(TASK BRIEF)
In the material below, list every line carrying the string "rigid".

(PROVIDED ENTRIES)
++++++++++

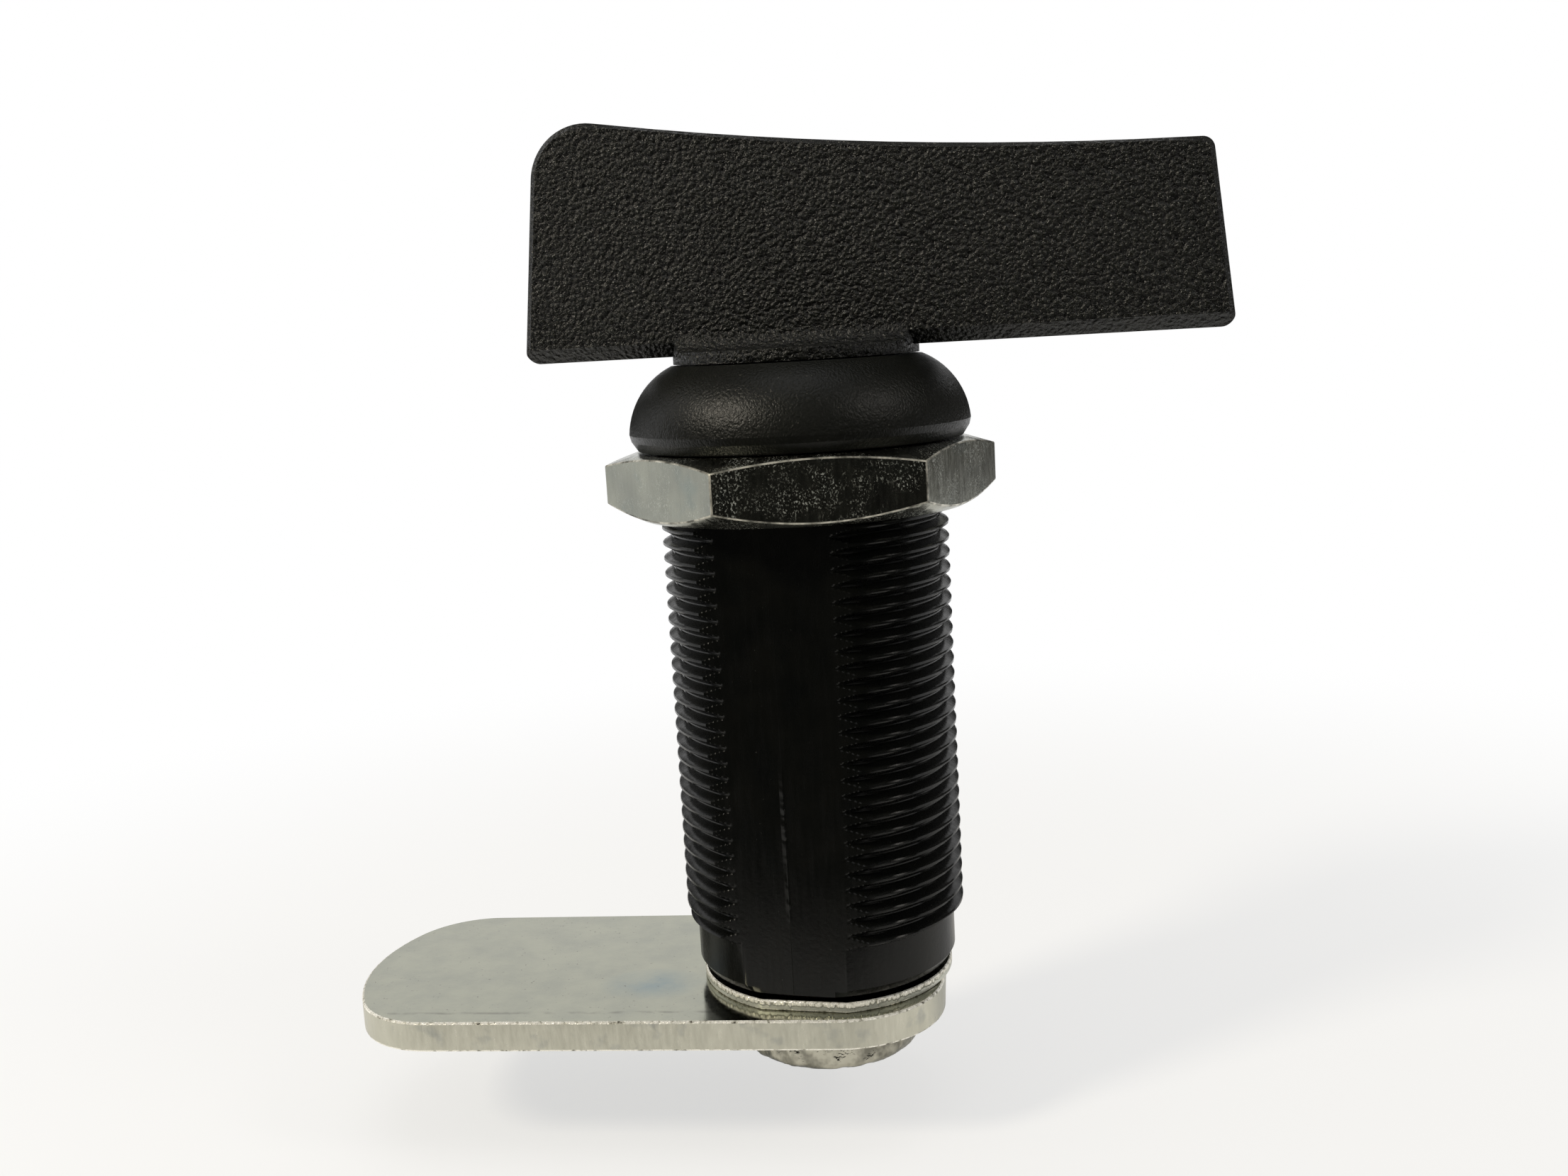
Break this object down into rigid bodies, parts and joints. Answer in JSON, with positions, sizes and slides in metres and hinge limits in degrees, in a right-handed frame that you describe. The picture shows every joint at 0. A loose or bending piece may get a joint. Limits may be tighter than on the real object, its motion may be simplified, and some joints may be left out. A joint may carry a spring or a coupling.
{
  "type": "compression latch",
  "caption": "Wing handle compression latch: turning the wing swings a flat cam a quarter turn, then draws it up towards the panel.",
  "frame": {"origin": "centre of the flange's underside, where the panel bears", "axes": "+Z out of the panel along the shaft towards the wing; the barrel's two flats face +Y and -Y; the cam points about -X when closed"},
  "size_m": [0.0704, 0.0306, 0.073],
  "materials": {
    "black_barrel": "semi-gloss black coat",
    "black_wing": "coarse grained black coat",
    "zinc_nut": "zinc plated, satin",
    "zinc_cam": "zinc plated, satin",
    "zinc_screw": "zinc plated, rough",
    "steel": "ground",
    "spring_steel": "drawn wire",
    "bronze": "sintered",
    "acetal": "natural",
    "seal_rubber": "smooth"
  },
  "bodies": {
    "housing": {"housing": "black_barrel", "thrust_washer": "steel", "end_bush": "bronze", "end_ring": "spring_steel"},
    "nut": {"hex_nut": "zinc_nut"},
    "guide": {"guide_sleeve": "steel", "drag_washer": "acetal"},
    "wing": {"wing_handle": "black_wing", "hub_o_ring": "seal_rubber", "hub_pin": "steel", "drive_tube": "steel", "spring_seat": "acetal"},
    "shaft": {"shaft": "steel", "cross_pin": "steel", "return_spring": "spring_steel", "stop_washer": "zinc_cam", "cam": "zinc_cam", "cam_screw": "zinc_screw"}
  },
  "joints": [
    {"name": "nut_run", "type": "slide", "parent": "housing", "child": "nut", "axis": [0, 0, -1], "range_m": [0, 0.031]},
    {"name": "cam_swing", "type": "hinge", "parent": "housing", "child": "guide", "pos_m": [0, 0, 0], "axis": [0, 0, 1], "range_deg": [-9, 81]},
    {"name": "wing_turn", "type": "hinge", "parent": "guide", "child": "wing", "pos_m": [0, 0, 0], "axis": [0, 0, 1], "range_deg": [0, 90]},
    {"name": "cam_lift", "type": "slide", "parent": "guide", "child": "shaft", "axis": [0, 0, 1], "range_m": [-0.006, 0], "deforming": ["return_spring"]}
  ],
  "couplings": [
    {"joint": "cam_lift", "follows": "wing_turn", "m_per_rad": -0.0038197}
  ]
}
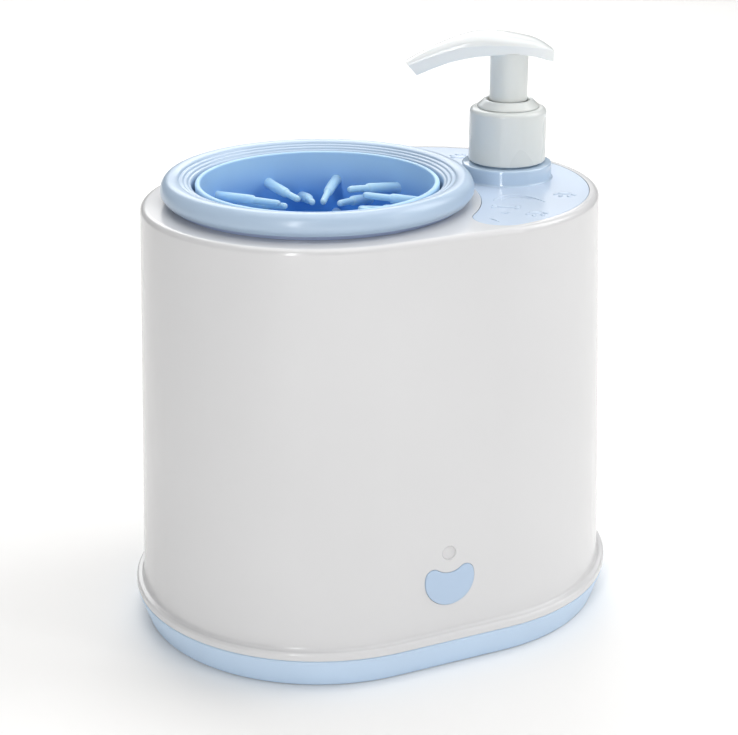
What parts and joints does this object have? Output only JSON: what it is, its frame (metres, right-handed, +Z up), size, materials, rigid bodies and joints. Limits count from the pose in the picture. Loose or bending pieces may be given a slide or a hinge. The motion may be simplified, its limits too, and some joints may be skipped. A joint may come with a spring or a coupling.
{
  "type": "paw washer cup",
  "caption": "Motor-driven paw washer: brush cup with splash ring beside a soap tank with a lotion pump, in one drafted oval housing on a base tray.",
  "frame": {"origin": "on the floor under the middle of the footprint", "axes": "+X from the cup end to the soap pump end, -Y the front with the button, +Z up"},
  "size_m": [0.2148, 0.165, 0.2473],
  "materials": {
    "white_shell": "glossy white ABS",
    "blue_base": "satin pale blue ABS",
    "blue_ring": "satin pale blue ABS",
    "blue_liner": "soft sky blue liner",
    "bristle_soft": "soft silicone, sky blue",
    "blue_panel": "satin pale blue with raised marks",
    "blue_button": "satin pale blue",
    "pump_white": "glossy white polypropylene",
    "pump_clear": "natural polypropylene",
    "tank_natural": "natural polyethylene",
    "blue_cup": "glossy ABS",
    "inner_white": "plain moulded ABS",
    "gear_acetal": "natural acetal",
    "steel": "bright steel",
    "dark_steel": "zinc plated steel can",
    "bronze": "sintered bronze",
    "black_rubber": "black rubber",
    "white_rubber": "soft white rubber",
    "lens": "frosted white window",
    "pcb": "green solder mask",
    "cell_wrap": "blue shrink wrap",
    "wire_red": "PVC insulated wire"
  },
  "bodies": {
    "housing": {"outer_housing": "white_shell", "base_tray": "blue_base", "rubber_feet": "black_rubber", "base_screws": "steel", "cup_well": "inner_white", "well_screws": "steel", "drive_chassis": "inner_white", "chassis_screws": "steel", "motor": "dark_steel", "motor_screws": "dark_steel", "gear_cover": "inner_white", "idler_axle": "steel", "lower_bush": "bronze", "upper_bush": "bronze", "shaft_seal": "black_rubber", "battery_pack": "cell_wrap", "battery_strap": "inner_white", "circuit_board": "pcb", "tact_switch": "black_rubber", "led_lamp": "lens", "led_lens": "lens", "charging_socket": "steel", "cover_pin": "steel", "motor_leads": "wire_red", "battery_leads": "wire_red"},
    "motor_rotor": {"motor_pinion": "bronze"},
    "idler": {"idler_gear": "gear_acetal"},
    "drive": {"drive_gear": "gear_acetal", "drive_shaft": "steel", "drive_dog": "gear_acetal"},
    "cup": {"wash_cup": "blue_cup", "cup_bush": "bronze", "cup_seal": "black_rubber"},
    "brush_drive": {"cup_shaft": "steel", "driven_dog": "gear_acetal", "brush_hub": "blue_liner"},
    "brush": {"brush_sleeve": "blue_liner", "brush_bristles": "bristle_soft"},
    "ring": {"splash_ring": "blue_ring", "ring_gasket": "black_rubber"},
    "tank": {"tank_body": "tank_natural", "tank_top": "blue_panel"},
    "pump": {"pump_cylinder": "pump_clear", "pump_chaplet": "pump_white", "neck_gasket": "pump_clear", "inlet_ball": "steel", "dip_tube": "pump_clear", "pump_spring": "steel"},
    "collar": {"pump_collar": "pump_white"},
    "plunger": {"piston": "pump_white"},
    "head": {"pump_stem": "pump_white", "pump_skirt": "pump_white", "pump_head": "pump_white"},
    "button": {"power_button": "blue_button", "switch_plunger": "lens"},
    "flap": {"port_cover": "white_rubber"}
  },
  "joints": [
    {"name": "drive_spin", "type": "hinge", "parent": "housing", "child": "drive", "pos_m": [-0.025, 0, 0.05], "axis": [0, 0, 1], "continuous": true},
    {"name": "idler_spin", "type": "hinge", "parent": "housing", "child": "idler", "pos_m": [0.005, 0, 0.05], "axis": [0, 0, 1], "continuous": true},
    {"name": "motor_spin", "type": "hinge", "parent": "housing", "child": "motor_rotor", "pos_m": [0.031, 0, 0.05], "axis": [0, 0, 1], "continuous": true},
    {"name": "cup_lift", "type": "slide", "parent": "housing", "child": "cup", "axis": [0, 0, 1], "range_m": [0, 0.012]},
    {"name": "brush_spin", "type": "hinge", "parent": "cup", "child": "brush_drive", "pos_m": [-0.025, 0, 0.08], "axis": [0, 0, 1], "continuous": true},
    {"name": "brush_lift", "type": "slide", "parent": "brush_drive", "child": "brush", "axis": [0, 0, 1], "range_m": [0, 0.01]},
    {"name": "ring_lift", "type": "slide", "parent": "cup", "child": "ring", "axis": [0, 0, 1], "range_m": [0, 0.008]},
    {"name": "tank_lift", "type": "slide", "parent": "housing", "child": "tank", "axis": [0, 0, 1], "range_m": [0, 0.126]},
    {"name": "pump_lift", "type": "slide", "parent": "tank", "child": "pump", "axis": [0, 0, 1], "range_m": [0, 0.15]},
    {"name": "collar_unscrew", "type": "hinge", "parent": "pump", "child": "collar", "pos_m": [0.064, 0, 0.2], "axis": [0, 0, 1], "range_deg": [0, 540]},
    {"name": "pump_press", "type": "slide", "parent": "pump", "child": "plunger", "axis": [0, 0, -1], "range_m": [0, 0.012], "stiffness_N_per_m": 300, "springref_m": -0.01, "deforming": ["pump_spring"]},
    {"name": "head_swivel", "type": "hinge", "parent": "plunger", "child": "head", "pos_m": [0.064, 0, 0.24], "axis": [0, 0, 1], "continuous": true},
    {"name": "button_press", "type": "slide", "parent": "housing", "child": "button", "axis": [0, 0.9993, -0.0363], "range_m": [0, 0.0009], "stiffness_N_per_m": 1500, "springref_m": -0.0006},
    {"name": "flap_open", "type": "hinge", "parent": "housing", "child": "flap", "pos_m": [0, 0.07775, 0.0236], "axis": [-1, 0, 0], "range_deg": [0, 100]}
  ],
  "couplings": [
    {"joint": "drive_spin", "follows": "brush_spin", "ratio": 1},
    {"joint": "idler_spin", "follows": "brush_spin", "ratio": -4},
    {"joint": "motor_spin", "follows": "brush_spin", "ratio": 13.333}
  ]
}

++++++++++

(RESPONSE TO THE EXERCISE)
Break this object down into rigid bodies, parts and joints. Answer in JSON, with positions, sizes and slides in metres and hinge limits in degrees, in a right-handed frame that you describe. The picture shows every joint at 0. A loose or bending piece may get a joint. Limits may be tighter than on the real object, its motion may be simplified, and some joints may be left out. A joint may carry a spring or a coupling.
What parts and joints does this object have? Output only JSON: what it is, its frame (metres, right-handed, +Z up), size, materials, rigid bodies and joints. Limits count from the pose in the picture. Loose or bending pieces may be given a slide or a hinge. The motion may be simplified, its limits too, and some joints may be skipped. A joint may come with a spring or a coupling.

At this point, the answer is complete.